Return, word for word, the lines from the line holding "for name, plan" through the line holding "stem and bud.". Include both end lines and no others.
+++ RECORDED DATA +++
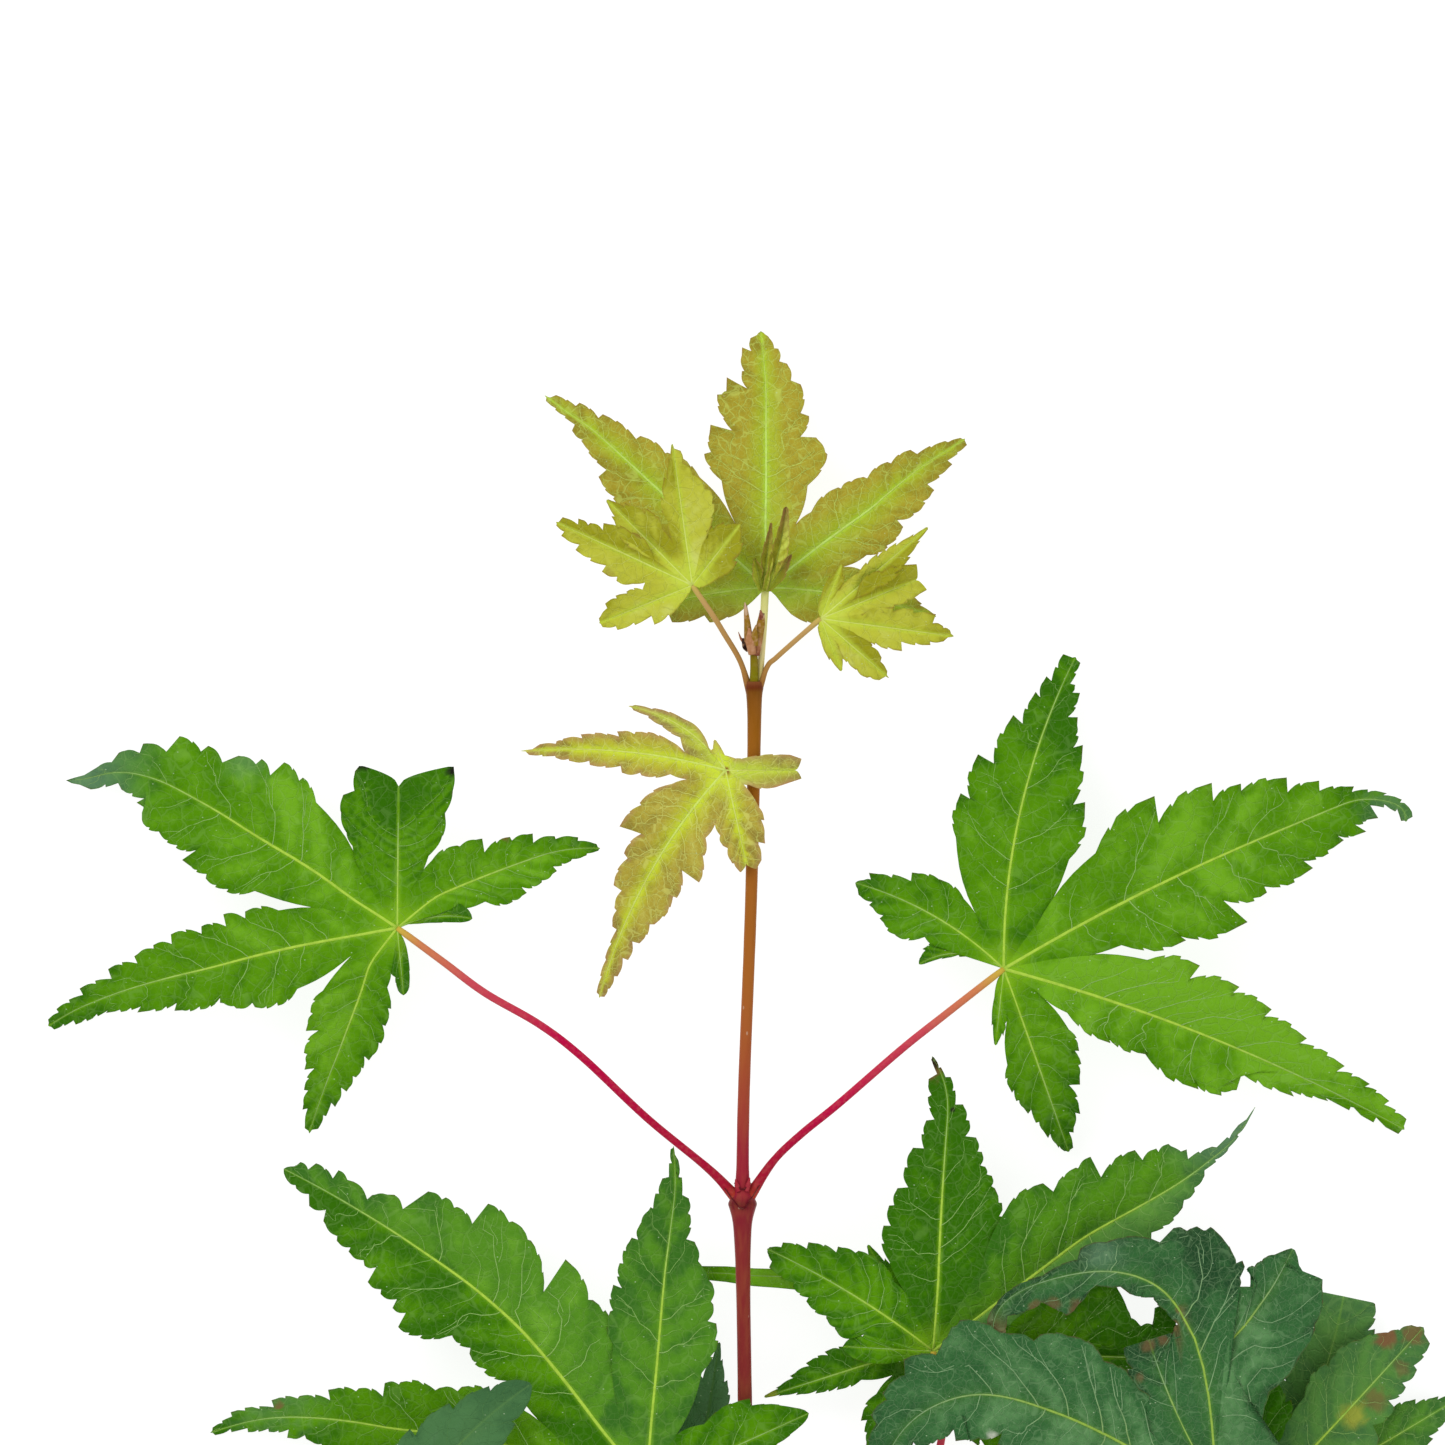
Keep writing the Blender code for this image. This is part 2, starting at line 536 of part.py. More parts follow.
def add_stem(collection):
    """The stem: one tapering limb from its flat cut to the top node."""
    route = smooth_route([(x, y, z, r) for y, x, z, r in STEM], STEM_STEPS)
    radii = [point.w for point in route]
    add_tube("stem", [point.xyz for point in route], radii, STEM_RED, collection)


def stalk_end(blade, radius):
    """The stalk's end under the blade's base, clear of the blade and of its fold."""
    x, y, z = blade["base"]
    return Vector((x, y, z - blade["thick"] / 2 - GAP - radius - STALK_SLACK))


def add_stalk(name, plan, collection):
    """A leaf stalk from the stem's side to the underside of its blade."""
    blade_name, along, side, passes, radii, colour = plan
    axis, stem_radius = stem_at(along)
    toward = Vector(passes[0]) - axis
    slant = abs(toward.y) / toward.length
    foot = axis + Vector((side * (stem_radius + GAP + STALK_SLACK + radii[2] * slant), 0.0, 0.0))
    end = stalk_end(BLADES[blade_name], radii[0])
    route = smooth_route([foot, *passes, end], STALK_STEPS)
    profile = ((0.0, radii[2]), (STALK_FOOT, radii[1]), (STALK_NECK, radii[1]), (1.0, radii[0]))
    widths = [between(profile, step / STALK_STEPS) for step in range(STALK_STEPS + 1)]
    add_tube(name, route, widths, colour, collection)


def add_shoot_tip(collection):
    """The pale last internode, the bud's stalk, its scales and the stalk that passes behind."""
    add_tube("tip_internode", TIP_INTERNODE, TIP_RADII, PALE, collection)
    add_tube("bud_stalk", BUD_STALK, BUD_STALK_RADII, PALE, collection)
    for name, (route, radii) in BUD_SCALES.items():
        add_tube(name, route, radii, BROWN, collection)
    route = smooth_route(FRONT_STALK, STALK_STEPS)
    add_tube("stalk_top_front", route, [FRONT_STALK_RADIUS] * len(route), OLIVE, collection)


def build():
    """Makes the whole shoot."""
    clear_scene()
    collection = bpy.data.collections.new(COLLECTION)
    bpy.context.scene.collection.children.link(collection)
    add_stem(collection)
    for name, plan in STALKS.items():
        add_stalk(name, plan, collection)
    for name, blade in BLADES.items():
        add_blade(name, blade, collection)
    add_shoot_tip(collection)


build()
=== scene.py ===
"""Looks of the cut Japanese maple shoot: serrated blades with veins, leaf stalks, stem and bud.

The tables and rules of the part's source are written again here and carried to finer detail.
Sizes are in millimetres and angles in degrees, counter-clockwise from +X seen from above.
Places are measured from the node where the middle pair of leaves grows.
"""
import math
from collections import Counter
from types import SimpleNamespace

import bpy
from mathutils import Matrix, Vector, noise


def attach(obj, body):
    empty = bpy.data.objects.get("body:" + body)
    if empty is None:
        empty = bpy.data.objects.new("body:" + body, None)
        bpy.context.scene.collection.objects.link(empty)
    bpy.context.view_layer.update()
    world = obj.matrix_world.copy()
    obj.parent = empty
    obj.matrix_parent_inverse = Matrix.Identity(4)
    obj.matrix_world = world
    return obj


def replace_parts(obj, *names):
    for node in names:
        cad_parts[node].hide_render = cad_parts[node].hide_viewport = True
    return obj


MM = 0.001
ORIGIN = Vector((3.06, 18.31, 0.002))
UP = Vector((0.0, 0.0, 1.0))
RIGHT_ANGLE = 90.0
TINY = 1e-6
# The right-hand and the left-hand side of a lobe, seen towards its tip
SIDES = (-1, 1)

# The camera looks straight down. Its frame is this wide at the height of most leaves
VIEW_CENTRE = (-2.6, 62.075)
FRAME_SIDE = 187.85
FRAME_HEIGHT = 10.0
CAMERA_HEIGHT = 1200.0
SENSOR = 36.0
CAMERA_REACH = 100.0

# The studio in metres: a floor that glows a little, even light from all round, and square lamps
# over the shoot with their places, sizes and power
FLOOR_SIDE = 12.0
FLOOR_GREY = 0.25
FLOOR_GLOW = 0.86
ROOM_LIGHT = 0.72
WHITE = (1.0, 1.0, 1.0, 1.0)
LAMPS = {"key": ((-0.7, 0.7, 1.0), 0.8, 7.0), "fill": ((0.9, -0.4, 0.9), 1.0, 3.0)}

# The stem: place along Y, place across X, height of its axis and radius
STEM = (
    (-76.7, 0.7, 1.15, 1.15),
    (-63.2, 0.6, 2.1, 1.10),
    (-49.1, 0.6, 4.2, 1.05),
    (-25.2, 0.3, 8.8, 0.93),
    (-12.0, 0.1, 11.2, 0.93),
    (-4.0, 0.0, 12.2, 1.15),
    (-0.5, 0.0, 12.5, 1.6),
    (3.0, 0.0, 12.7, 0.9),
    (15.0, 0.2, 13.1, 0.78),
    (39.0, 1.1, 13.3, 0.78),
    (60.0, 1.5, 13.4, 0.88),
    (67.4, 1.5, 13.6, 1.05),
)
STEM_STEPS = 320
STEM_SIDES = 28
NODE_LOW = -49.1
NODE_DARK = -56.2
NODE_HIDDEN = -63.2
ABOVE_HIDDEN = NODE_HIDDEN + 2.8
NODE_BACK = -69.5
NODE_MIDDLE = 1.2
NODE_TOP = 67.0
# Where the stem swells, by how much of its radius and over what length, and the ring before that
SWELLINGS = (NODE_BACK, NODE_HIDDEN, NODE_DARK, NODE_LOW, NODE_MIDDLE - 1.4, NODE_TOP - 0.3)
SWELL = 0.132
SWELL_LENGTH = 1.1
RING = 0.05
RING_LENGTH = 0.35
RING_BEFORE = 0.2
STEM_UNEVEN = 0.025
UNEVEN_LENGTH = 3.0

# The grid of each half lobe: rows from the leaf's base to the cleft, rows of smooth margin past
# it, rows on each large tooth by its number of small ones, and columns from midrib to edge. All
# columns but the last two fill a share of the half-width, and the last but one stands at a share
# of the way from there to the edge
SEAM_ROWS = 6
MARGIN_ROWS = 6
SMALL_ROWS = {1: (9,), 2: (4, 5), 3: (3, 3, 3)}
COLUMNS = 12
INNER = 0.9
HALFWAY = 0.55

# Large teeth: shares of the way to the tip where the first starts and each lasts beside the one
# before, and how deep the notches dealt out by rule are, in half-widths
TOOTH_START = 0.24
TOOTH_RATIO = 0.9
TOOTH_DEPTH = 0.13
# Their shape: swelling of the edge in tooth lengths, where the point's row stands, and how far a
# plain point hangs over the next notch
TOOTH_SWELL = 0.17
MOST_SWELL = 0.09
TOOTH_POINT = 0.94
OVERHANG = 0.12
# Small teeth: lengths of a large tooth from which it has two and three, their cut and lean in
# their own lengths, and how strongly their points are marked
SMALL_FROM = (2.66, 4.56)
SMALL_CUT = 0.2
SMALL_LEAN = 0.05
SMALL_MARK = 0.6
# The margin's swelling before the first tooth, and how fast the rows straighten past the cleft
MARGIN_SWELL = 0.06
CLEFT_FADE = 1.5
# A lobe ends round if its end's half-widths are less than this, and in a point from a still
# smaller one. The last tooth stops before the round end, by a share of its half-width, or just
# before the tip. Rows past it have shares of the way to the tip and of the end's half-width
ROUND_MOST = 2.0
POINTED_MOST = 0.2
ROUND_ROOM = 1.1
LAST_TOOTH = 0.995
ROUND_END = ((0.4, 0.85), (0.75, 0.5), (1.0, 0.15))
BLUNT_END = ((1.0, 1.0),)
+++
THE ANSWER:
    for name, plan in STALKS.items():
        add_stalk(name, plan, collection)
    for name, blade in BLADES.items():
        add_blade(name, blade, collection)
    add_shoot_tip(collection)


build()
=== scene.py ===
"""Looks of the cut Japanese maple shoot: serrated blades with veins, leaf stalks, stem and bud.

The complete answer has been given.